WORK INSTRUCTIONS -
Search the material for the string "object", then return every line where it is found.

-------- DATASET EXTRACT --------

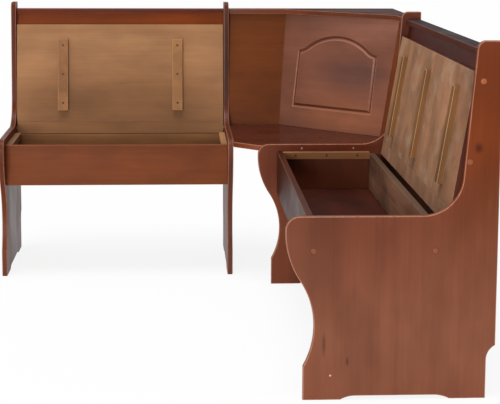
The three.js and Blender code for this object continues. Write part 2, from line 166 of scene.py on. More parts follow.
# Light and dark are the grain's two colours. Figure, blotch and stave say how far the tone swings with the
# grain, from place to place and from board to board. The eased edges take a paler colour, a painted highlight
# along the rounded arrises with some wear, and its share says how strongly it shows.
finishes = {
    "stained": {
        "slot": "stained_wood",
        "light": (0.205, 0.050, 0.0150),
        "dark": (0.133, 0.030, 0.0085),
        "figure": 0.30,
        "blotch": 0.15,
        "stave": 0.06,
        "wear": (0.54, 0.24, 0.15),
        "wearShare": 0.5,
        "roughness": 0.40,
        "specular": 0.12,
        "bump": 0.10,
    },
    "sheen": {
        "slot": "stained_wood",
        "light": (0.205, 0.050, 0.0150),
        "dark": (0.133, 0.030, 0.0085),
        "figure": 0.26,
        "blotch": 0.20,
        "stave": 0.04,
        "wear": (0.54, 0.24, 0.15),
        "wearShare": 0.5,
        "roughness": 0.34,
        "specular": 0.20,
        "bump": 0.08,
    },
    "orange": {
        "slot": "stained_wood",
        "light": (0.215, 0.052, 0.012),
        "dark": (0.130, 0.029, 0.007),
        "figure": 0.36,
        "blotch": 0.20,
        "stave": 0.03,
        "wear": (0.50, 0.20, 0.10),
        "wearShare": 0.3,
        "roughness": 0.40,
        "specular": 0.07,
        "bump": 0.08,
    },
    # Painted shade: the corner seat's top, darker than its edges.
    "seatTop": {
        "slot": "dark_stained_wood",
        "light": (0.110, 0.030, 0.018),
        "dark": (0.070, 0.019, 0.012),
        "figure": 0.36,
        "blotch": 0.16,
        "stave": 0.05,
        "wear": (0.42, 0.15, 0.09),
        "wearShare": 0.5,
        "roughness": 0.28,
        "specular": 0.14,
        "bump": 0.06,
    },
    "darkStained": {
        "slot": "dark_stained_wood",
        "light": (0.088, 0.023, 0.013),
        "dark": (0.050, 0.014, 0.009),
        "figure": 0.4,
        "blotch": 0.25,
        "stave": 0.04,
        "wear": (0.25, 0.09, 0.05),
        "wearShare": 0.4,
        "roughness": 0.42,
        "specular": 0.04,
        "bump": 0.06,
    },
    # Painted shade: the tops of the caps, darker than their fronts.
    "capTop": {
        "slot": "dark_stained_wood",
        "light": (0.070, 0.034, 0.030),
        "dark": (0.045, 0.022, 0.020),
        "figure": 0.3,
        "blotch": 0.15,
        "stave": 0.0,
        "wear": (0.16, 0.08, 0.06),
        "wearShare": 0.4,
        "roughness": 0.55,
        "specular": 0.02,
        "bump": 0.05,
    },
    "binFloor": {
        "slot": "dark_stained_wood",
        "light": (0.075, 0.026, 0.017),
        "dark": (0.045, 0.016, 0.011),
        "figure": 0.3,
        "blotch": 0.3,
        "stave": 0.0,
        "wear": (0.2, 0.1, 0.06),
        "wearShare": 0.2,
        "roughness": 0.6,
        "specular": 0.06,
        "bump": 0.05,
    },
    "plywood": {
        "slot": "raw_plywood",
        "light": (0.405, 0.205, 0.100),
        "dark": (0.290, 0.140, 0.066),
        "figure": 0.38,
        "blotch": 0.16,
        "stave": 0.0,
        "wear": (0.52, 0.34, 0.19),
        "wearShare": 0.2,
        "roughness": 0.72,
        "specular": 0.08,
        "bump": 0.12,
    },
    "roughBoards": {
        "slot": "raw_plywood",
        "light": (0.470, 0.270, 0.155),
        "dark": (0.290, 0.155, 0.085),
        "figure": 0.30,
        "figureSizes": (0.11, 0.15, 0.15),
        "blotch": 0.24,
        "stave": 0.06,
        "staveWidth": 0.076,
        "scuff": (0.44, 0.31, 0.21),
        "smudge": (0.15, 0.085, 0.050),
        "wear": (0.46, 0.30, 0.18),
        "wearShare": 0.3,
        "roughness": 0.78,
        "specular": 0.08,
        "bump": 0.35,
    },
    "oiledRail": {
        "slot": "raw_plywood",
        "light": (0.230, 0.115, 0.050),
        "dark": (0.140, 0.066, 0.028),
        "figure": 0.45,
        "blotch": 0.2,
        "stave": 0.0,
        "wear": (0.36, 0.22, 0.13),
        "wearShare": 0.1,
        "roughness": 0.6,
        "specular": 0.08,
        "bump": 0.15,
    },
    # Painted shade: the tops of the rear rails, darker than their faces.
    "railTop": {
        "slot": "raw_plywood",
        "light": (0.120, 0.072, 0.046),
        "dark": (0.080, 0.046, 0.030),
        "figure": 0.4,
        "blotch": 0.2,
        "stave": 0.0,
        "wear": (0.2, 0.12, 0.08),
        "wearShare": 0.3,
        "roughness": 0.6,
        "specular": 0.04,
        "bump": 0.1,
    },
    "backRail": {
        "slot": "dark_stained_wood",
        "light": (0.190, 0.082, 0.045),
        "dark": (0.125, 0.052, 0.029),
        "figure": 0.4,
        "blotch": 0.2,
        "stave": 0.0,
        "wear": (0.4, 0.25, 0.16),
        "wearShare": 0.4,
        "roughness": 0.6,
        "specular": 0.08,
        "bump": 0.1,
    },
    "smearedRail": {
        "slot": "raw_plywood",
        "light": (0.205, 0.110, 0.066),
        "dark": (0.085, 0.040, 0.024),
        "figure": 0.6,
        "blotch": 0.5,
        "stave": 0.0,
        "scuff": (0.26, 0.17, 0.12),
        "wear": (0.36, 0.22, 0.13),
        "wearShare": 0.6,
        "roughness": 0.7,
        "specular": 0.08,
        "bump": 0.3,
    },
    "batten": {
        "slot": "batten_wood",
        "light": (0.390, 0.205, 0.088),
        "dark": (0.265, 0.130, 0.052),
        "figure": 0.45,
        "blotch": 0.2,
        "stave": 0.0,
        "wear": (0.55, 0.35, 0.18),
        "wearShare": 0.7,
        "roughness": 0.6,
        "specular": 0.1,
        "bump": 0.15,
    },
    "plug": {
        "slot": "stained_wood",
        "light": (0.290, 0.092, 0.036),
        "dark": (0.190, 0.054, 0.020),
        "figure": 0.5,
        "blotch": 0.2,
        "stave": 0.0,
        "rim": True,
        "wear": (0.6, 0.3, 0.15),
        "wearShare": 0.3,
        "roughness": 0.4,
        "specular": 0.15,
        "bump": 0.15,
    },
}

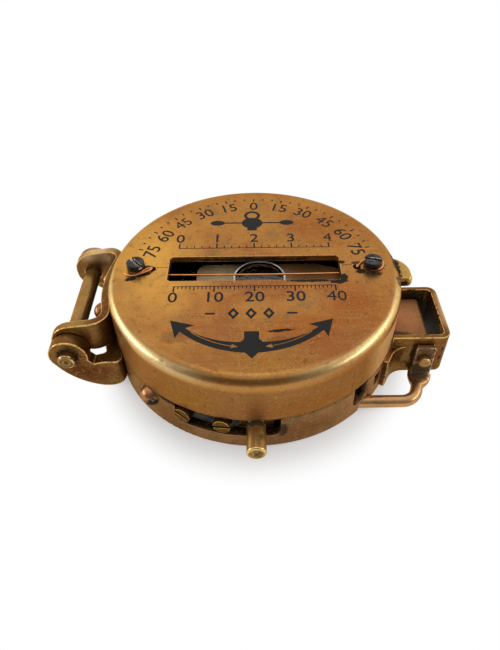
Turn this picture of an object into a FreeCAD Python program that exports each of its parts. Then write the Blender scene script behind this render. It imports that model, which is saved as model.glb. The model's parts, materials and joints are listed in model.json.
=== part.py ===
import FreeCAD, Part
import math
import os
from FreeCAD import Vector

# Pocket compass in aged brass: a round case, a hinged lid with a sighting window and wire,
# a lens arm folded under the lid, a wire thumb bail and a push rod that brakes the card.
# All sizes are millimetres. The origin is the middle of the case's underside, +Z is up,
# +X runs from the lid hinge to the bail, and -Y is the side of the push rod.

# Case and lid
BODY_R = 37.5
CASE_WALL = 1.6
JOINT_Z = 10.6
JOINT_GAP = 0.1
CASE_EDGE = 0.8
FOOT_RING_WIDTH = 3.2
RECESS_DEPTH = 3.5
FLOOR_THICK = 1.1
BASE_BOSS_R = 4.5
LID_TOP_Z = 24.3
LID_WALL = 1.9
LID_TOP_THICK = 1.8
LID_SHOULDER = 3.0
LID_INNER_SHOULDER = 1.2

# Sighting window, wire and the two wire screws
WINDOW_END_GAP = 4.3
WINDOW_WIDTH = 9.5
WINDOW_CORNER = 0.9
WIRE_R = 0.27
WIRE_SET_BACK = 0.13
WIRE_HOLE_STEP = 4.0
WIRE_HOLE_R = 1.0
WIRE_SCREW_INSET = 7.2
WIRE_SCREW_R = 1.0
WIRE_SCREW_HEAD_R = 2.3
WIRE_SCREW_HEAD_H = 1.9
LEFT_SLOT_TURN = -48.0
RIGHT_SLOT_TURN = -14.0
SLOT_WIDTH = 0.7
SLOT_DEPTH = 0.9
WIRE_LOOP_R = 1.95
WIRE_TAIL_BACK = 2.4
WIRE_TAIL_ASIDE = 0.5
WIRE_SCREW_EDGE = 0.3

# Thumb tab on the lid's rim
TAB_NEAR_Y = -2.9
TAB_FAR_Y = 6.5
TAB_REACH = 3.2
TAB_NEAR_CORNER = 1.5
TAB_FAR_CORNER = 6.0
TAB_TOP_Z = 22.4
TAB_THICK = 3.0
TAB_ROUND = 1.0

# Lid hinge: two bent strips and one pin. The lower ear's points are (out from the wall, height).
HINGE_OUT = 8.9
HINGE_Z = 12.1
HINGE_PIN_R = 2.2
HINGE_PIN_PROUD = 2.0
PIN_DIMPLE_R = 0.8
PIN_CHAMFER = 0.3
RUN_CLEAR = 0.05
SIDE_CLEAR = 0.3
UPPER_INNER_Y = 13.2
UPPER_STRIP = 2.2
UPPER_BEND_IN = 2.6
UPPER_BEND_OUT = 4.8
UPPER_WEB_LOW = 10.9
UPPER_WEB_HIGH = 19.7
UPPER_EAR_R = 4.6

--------

FINISHED ANSWER -
The three.js and Blender code for this object continues. Write part 2, from line 166 of scene.py on. More parts follow.
Turn this picture of an object into a FreeCAD Python program that exports each of its parts. Then write the Blender scene script behind this render. It imports that model, which is saved as model.glb. The model's parts, materials and joints are listed in model.json.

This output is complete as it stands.